CHALLENGE. Determine which lines contain the word "OpenSCAD", then copy those lines.

----- DATA TO USE -----

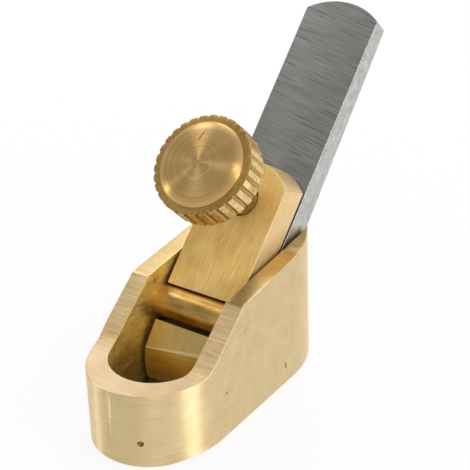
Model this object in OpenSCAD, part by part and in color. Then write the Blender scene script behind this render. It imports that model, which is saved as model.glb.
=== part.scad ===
/* [Body] */
// Length of the sole, from the nose tip to the rear tip
body_l = 36; // [34:0.5:42]
// Width across the two sides
body_w = 15.8; // [15.2:0.1:18]
// Radius of the nose tip, seen from above
nose_r = 7.1; // [6:0.1:7.4]
// Length of the rounded nose, from its tip to the straight sides
nose_run = 9.8; // [9:0.1:12]
// Radius of the rear tip, seen from above
tail_r = 2.6; // [1.5:0.1:4]
// Length of the rounded rear, from its tip to the straight sides
tail_run = 11.2; // [10:0.1:13]
// How far each side draws in towards the rear
side_taper = 0.3; // [0:0.05:0.5]
// Height of the flat rim round the nose
nose_h = 9.5; // [8:0.1:11]
// Distance from the nose tip to the foot of the rim's slope
slope_foot = 7.6; // [6:0.1:9]
// Distance from the nose tip to the head of the rim's slope
slope_head = 14.8; // [13:0.1:16]
// Height of the rim at the head of its slope
crest_h = 15.1; // [14.5:0.1:17]
// Height of the rim at the rear tip
tail_h = 17.1; // [16.5:0.1:19]
// Radius that eases the rim at the foot of its slope
foot_ease = 3.5; // [0.5:0.1:5]
// Radius that eases the rim at the head of its slope
crest_ease = 0.8; // [0.5:0.1:2]
// Bevel round the foot of the body
foot_bevel = 0.25; // [0.1:0.05:0.5]

/* [Cavity and mouth] */
// Width of the cavity between the side walls
cavity_w = 10.9; // [10.6:0.1:11.4]
// Thickness of the wall round the nose
nose_wall = 3.05; // [2:0.05:4]
// Thickness of the sole plate in front of the mouth
sole_t = 2.4; // [1.5:0.1:3.5]
// Distance from the nose tip to the cutting edge
edge_from_nose = 10.75; // [10:0.05:12]
// Opening of the mouth in front of the cutting edge
mouth_gap = 0.5; // [0.2:0.05:1]
// Lean of the mouth's front face, from the sole
mouth_lean = 62; // [50:1:85]

/* [Blade] */
// Width of the blade
blade_w = 10; // [9:0.1:10.2]
// Length of the blade, from its edge to the crown of its top
blade_l = 54.6; // [48:0.2:60]
// Thickness that the blade would have at its edge, before the bevel
blade_t_edge = 4.44; // [3.6:0.02:4.8]
// Thickness of the blade at its top
blade_t_top = 2.44; // [1.8:0.02:3.4]
// Angle of the blade's face to the sole
blade_angle = 44.5; // [43:0.5:47]
// Angle of the ground bevel to the blade's face
bevel_angle = 27; // [22:1:34]
// Radius of the blade's rounded top, seen on its face
crown_r = 8.4; // [6:0.1:14]

/* [Crossbar] */
// Diameter of the crossbar
bar_d = 3.8; // [3.2:0.1:4]
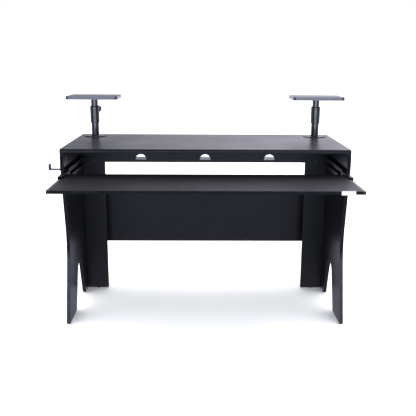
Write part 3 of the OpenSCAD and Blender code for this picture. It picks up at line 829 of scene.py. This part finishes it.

-----

COMPLETE OUTPUT.
Model this object in OpenSCAD, part by part and in color. Then write the Blender scene script behind this render. It imports that model, which is saved as model.glb.
Write part 3 of the OpenSCAD and Blender code for this picture. It picks up at line 829 of scene.py. This part finishes it.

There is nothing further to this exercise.